The result is a market down almost 50% year-to-date, with a partial recovery only expected in 2010. “September’s sales showed improvement for the first time since the drop in sales began, but one month does not equate to a trend,” says Barnett. “Things will hopefully begin improving soon, but it will be a slow improvement as we wait for banks to begin loosening up on finance restrictions.”
Anders Lindblad, president of Volvo Trucks Southern Africa, believes there will be a partial recovery in the XHCV market next year in line with the commodities market showing signs of improvement.
“As mining begins to pick up, so too will the exports and commodities markets,” he elaborates. “The day-to-day local retail market has remained strong, but low-bed transportation has had a very tough time. Once this begins to pick up, truck sales should naturally follow.”
Lindblad does however warn that recovery in South Africa is expected to be slower than in the rest of the Sub-Saharan region. “Our neighbouring countries are experiencing a boom in mineral and mining developments,” he explains. “This growth in raw resources naturally translates into a growth in the local transportation markets, which means more trucks – particularly extra-heavy vehicles.”
But what does this all mean to the local XHCV market, other than scary new vehicle sales statistics?
For the first time this year, Scott Byers’ survey determining the finalists and subsequent winners of the annual FOCUS on Excellence Awards included a questionnaire on why operators chose certain manufacturers in the various categories, based on what they felt were important factors influencing their acquisition of trucks.

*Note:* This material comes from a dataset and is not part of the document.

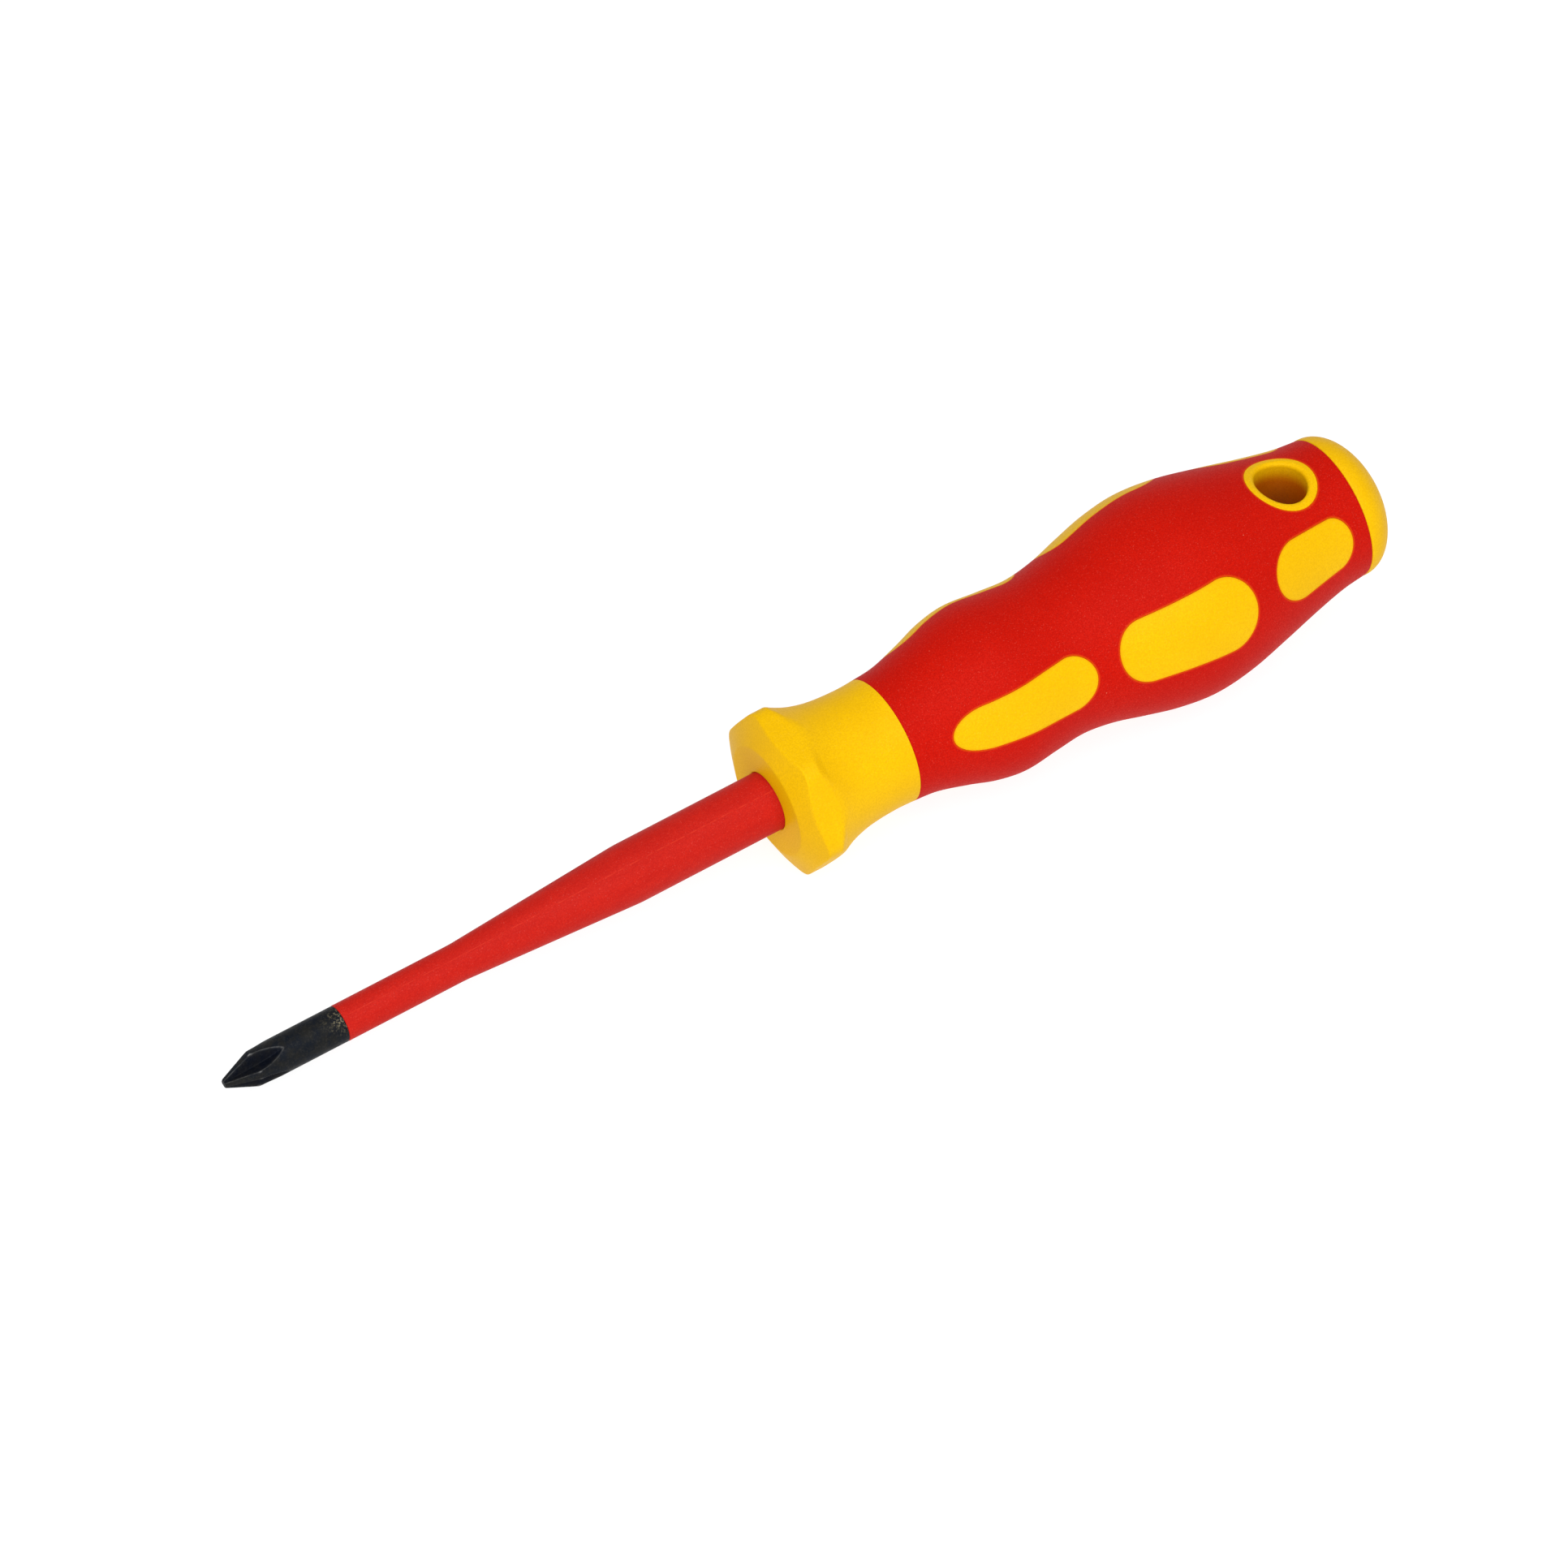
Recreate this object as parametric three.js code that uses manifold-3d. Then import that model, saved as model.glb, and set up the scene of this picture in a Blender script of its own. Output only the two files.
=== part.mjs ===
// Insulated cross-head screwdriver, size 1 by 80 mm, with a two-colour moulded handle.
// Millimetres. The origin is the tip of the blade, +X runs along the tool to the end cap
// and +Z is up through the hanging hole.
import * as THREE from 'three';
import { mergeVertices } from 'three/addons/utils/BufferGeometryUtils.js';
import Module from 'manifold-3d';

const wasm = await Module();
wasm.setup();

// ---------------------------------------------------------------- driving dimensions

const GAP = 0.25; // clearance modelled between neighbouring pieces
const SIDES = 36; // facets round the handle
const BLADE_SIDES = 24; // facets round the blade and its sleeve
const SURFACE_STEP = 3.2; // facet length along the grip
const NECK_STEP = 1.6; // facet length where the outline curves tightly
const HIDDEN_STEP = 4.5; // facet length between the core and the grip

// Blade, measured from the tip.
const BLADE_LENGTH = 80; // tip to the front face of the collar
const SHANK_RADIUS = 2.42; // bare steel in front of the sleeve
const TIP_FLAT_RADIUS = 0.57; // blunt end of the cone at the tip
const CONE_LENGTH = 4.2;
const FLUTE_ROOT = 0.36; // height of the flute's root above the axis, at the tip
const FLUTE_RISE = 0.1; // slope of the root along the blade
const FLUTE_CURVE_START = 4.5; // the root turns up to the surface from here
const FLUTE_RUN_OUT = 8.4; // and reaches it here
const FLUTE_END = 9.6; // the cut stops here, clear above the surface
const FLUTE_HALF_ANGLE = 46; // degrees, half the angle of the V
const FLUTE_TURN = 19; // degrees round from the top of the tool to the first flute
const BARE_LENGTH = 16.8; // bare steel, tip to sleeve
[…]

The results for the XHCV segment are particularly telling, as they give us insight into what factors are clearly more important than others when it comes to vehicle selection.
The most surprising result is price which, at 4.06%, is ninth on the list of most important factors influencing the acquisition of an extra-heavy vehicle. A lack of finance might be hampering sales but, for those who are buying these trucks, price is nowhere near the most important consideration.

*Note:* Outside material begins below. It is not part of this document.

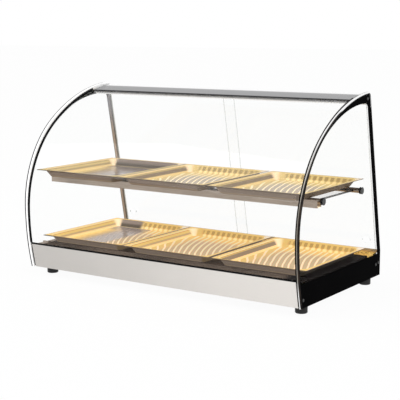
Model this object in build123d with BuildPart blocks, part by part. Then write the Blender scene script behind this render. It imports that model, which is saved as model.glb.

“Most people think that because we are in a recession, companies are obsessed with reducing their capital spend. It would appear however, that in the commercial vehicle segment, the focus is rather on spending money more efficiently, owing to the critical importance of the operational productivity of these assets. Thus factors such as reliability and after-sales service are of greater importance when considering which commercial vehicle brands are to be bought,” comments Chris de Kock, executive head of sales and marketing at WesBank.
The three areas clearly of the most importance to operators are CPK (cost per kilometre) at 17.14%, reliability at 16.5% and after-sales service at 14.7%. Brand loyalty, product quality, parts availability and value for money come in at fourth, fifth, sixth and seventh position respectively.

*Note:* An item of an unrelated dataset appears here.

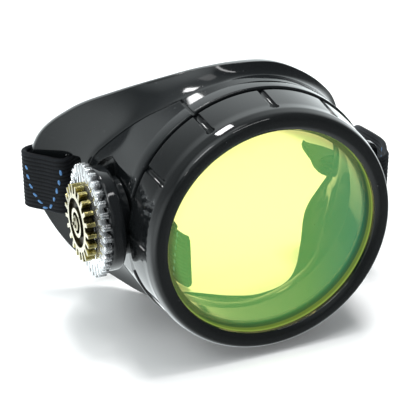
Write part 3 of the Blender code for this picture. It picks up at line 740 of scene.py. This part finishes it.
def makeLens(name, look):
    made, tree, shader = plainShader(name)
    place = objectPlace(tree)
    setInputs(shader, {"Base Color": (*look["through"], 1), "Transmission Weight": 1.0, "IOR": look["ior"],
                       "Specular IOR Level": look["level"]})
    split = splitNode(tree, place)
    radius = radiusNode(tree, split["X"], split["Z"])
    # Painted reflection and painted edge highlight, both drawn as emission by the radius from the lens's
    # middle
    line = rangeNode(tree, radius, look["edgeLine"][0] * mm, look["edgeLine"][1] * mm)
    faded = rangeNode(tree, radius, look["fade"][0] * mm, look["fade"][1] * mm, 1.0, look["fade"][2])
    aside = rangeNode(tree, split["X"], look["coolFrom"][0] * mm, look["coolFrom"][1] * mm)
    paintedGlow = mixColour(tree, aside, look["paintedGlow"], look["cool"])
    link(tree, mixColour(tree, line, paintedGlow, look["paintedEdgeHighlight"]), shader.inputs["Emission Color"])
    link(tree, mathNode(tree, "ADD", faded, line), shader.inputs["Emission Strength"])
    smears = noiseNode(tree, place, *look["smears"])
    link(tree, rangeNode(tree, smears, *look["smearRange"], *look["rough"]), shader.inputs["Roughness"])
    return made


dressNode("tint_lens", makeLens("lensTint", lensLook))


rubberLook = {"colour": (0.018, 0.018, 0.018), "bloomed": (0.0324, 0.0324, 0.0324),
              "bloom": (180.0, 3.0, 0.5), "bloomRange": (0.4, 0.8), "roughRange": (0.3, 0.8),
              "rough": (0.55, 0.8), "grain": (2600.0, 4.0, 0.6), "grainBump": (0.4, 0.05 * mm)}


def makeRubber(name, look):
    made, tree, shader = plainShader(name)
    place = objectPlace(tree)
    bloom = noiseNode(tree, place, *look["bloom"])
    bloomed = rangeNode(tree, bloom, *look["bloomRange"])
    link(tree, mixColour(tree, bloomed, look["colour"], look["bloomed"]), shader.inputs["Base Color"])
    link(tree, rangeNode(tree, bloom, *look["roughRange"], *look["rough"]), shader.inputs["Roughness"])
    addBump(tree, shader, noiseNode(tree, place, *look["grain"]), look["grainBump"])
    return made


rubber = makeRubber("blackRubber", rubberLook)
gasketShape = {"outline": ((22.8, -2.3, 0.3), (25.0, -2.3, 0.3), (25.0, -3.5, 0.3),
                           (22.8, -3.5, 0.3))}
gasket = lathe("lensGasket", roundedOutline(gasketShape["outline"]), lensAxis)
smoothPiece(gasket, angle=40)
dressPiece(gasket, rubber, "cup", "gasket_rubber", "lens_gasket")
dressNode("vent_seal", rubber, angle=60)
print("lens and gasket made")


# Vent knob and its stem
knobShape = {
    "outline": ((1.4, 32.9, 0), (11.6, 32.9, 1.0), (11.6, 29.5, 1.0), (8.7, 29.5, 0.15), (8.7, 27.3, 0.2),
                (7.3, 27.3, 0), (7.3, 28.8, 0), (5.5, 28.8, 0), (5.5, 27.3, 0), (4.6, 27.3, 0),
                (4.6, 30.8, 0), (1.4, 30.8, 0)),
}
knob = lathe("ventKnob", roundedOutline(knobShape["outline"], steps=6), ventAxis)
smoothPiece(knob, angle=35)
dressPiece(knob, knobPlastic, "knob", "knob_plastic", "vent_knob")
dressNode("snap_stem", knobPlastic)


# Toothed discs: chrome behind, antiqued brass in front; lengths in mm
chromeShape = {
    "teeth": 30, "root": 9.8, "tip": 12.6, "hole": 1.4, "from": 33.2, "thick": 1.8, "edge": 0.12,
    "land": 0.54, "uneven": 0.12,
    # Half a tooth from its middle prong outwards: share of the height, share of the half width
    "prongs": ((1.0, 0.0), (0.99, 0.17), (0.93, 0.25), (0.46, 0.31), (0.40, 0.42), (0.46, 0.53), (0.88, 0.58),
               (0.95, 0.72), (0.92, 0.88), (0.80, 0.97), (0.30, 1.0), (0.0, 0.96)),
}
brassShape = {
    "teeth": 21, "root": 6.6, "tip": 8.6, "hole": 1.4, "from": 35.3, "thick": 2.0, "edge": 0.14,
    "land": 0.50, "uneven": 0.05,
    "prongs": ((1.0, 0.0), (1.0, 0.45), (0.96, 0.68), (0.86, 0.80), (0.30, 0.94), (0.06, 1.0), (0.0, 1.2)),
    "annulus": (3.3, 5.5), "eye": 2.4, "relief": 0.8, "cutterTop": 40.0, "cutterEdge": 0.1,
}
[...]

According to Brand Pretorius, CEO of McCarthy Group Limited, survival in the current economic climate requires a company to be lean and mean, with a strong emphasis placed on financial discipline.
If we compare this statement to the world of transport operators, where cost per kilometre determines a company’s expenditure and profit margins, keeping overall costs down and being as efficient as possible are vitally important.
Capital expenditure represents a significant cost to operators, but it is still only one factor among many in the day-to-day operations of a transport company. Fuel efficiency, service intervals, tyre maintenance, reliability of a product, workshop efficiency, parts availability and pricing, not to mention how a truck is driven, all play a role in CPK. Manufacturers who can guarantee low CPKs by focusing on or assisting operators with all of the above will naturally have the upper hand.
“There has been a strong decline in business confidence,” says Pretorius, “but things will get better. The decline has been U-shaped, not V-shaped. Right now we are scraping along the bottom, but things are not getting worse. There will be an upturn, and we need to be prepared for it when it arrives.”
Once again, if we equate this sentiment to transport operators, their focus should be on survival, and getting through these challenging times in one piece so that they can benefit from future growth in the market.
In the world of trucking, this means focusing on the reliability of vehicles and manufacturers to deliver on promises; a reliance on strong after-sales service, vital to keeping trucks on the road; product quality and parts availability; and, of course, brand loyalty, because tough times are weathered through supporting one another, manufacturers, dealers and operators alike.
The manufacturers who are able to deliver on these areas should find not only increased brand loyalty when the market swings up again, but increased market share when financial barriers are relaxed and operators look to once again extend or renew their fleets.
One thing is certain: extra heavies cater to a unique sector of the market and, while things are understandably tough at the moment, there is a light at the end of the tunnel.